Given instruction
Return each line that holds the word "with".

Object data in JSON

= = =

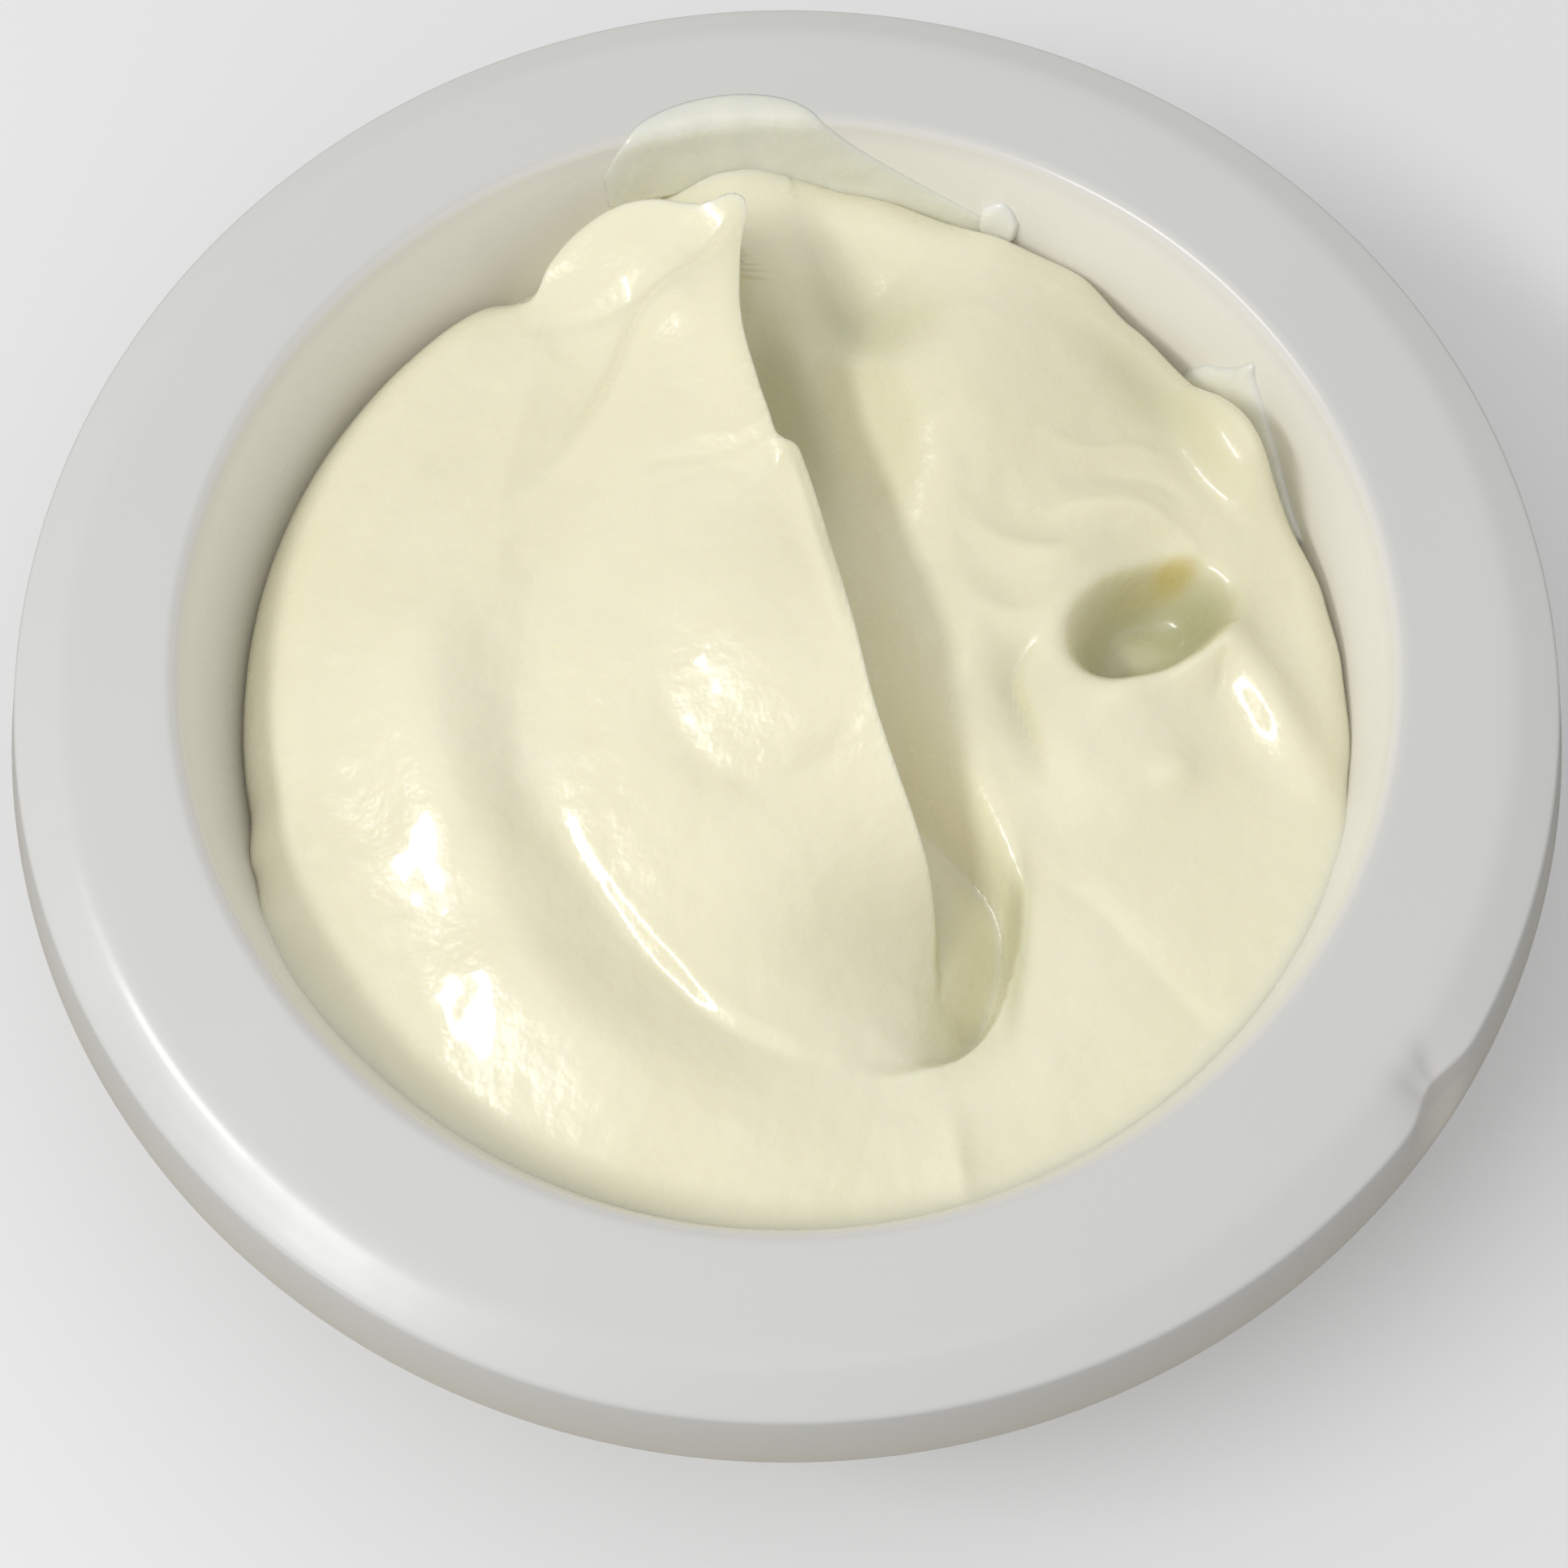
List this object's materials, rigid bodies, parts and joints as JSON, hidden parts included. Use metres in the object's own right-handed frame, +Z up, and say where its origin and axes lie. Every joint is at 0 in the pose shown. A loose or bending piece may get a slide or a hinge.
{
  "type": "bowl of sour cream",
  "caption": "Wide-rimmed round white bowl with a flared skirt, filled with thick white cream that a spoon has folded into a crested swirl.",
  "frame": {"origin": "middle of the foot ring, on the surface that the bowl stands on", "axes": "+Z up; +Y towards the peak of the fold; +X to the right of the fold, on the side of the trough and the pit"},
  "size_m": [0.1636, 0.1636, 0.0475],
  "materials": {
    "bowl": "glossy moulded white plastic, faint streaks along the rim",
    "cream": "wet, smooth, ivory-white cream with ragged highlights"
  },
  "bodies": {
    "root": {"bowl": "bowl", "sour_cream": "cream"}
  },
  "joints": []
}
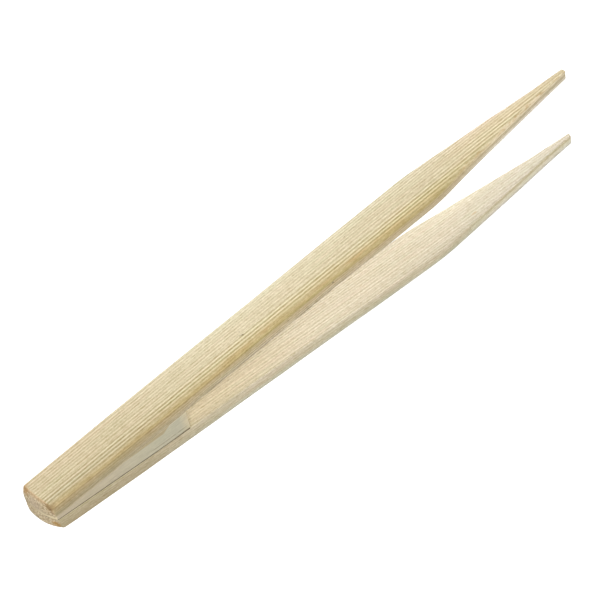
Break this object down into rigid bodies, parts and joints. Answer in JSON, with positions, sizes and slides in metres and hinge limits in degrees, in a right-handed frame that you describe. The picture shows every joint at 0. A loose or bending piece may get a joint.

= = =

Task output
  "caption": "Wide-rimmed round white bowl with a flared skirt, filled with thick white cream that a spoon has folded into a crested swirl.",
    "cream": "wet, smooth, ivory-white cream with ragged highlights"
Break this object down into rigid bodies, parts and joints. Answer in JSON, with positions, sizes and slides in metres and hinge limits in degrees, in a right-handed frame that you describe. The picture shows every joint at 0. A loose or bending piece may get a joint.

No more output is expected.